Trump wants his speech everywhere
One major example is the controversy which erupted after Trump was banned from Twitter in early January 2021. Trump used the platform to encourage and rally his supporters on January 6. Twitter determined that his conduct violated its policy on inciting violence, and permanently removed his account.
At the time, and afterwards, Trump insisted that Twitter had violated his free speech rights by not allowing him to post on the website. His son, Donald Trump, Jr., claimed that the ban meant that “Free speech no longer exists in America.”
But Twitter is a publisher. It chooses who can post on its platform and imposes broad rules on what they can say. After billionaire Elon Musk bought the company, he rewrote the rules, allowing Nazis to resume tweeting, barring people who criticized him personally, and changing the company name to “X”. The change in editorial policy just underlines that it is an editorial policy. Twitter can print what it wants; the government can’t stop it.
But Trump, as president, was saying that First Amendment law should be used to force Twitter to publish his tweets. That’s much the same as if a president told the New York Times it had to print an op-ed from him every week, or if a president told the television networks they had to broadcast presidential speeches every hour on the hour. Trump wanted to use the power of the government to force the press (in this case Twitter) to speak with the president’s voice. When the president has “free speech” to never be silenced, no one else has the free speech to speak against him.
Presidential speech is presidential act
It's also important to note that much of what the president does in his official capacity is speak. Presidents speak to nominate candidates for office, for example; they speak to negotiate diplomacy; they speak (or write) to order documents declassified; they write orders to distribute and allocate campaign funds; they speak to concede elections or to declare victory. When presidents break the law, they generally do so by ordering people to do illegal things—like breaking into the Watergate Hotel, or hiding documents from the Justice Department.

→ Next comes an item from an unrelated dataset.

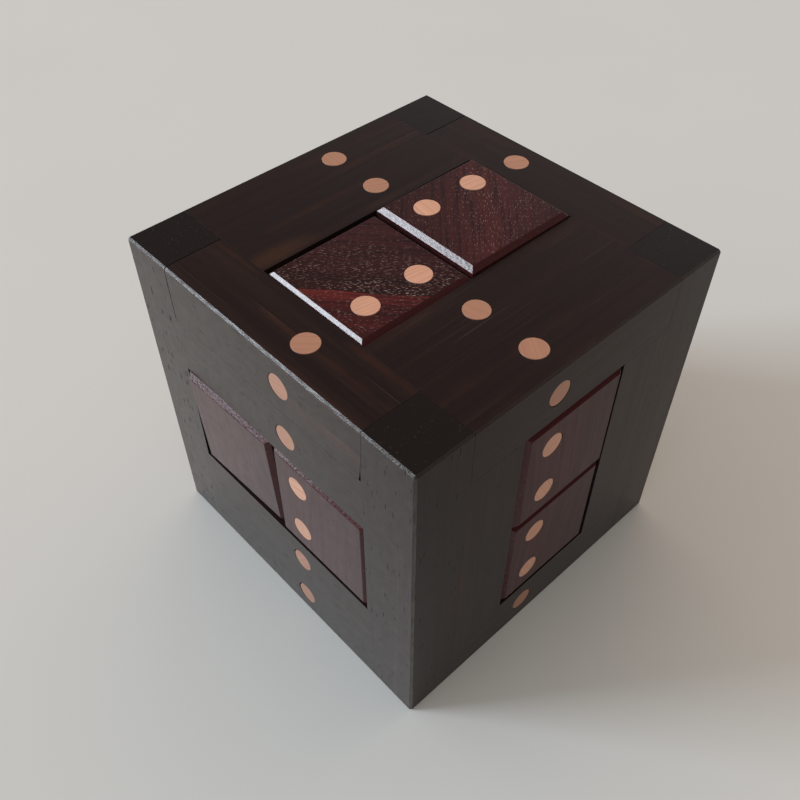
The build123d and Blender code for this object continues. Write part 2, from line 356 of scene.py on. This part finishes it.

Trump and MAGA appear to be working from a definition of “free speech” which means that the president is free to say anything—which effectively means the president can order anything, or do anything, without consequences. Reversing free speech to mean freedom for the president rather than freedom from the president effectively becomes an argument to allow the president—or at least a certain president—to ignore the constraint of law.
Free speech for ordinary people, as understood by Madison, is a vital bulwark of democracy and equality. It means that anyone—you, me, those folks over there—can criticize the most powerful people in the country without consequences. But the Trumpian doctrine of free speech for Trump is the opposite of democratic. It holds that Trump can exercise the powers of the presidency as recklessly and illegally as he wishes, and no one can stop him.
As the founders were well aware, complete liberty for the ruler isn’t liberty. It’s tyranny. We should say so clearly while we still have free speech to do so.
"Trump and MAGA appear to be working from a definition of “free speech” which means that the president is free to say anything—which effectively means the president can order anything, or do anything, without consequences. Reversing free speech to mean freedom for the president rather than freedom from the president effectively becomes an argument to allow the president—or at least a certain president—to ignore the constraint of law." - well said! If only the Dems would all say the same thing loudly and in unison...
Not merely actions, because those actions resulted in leaving legally executed document trails, in the knowledge that the contents were untrue. Not tweets, not interviews, not a rant at a rally. At Trump's behest, those documents were signed, repeatedly, with a specific intent.
As you say, no one is after his free speech rights, no one is coming for anyone's free speech rights, despite Trump's high rotation assertion; and Fox news. But sign lots of false statements, knowing that they're false? Different ballpark.
Long wait to see how all of this plays out.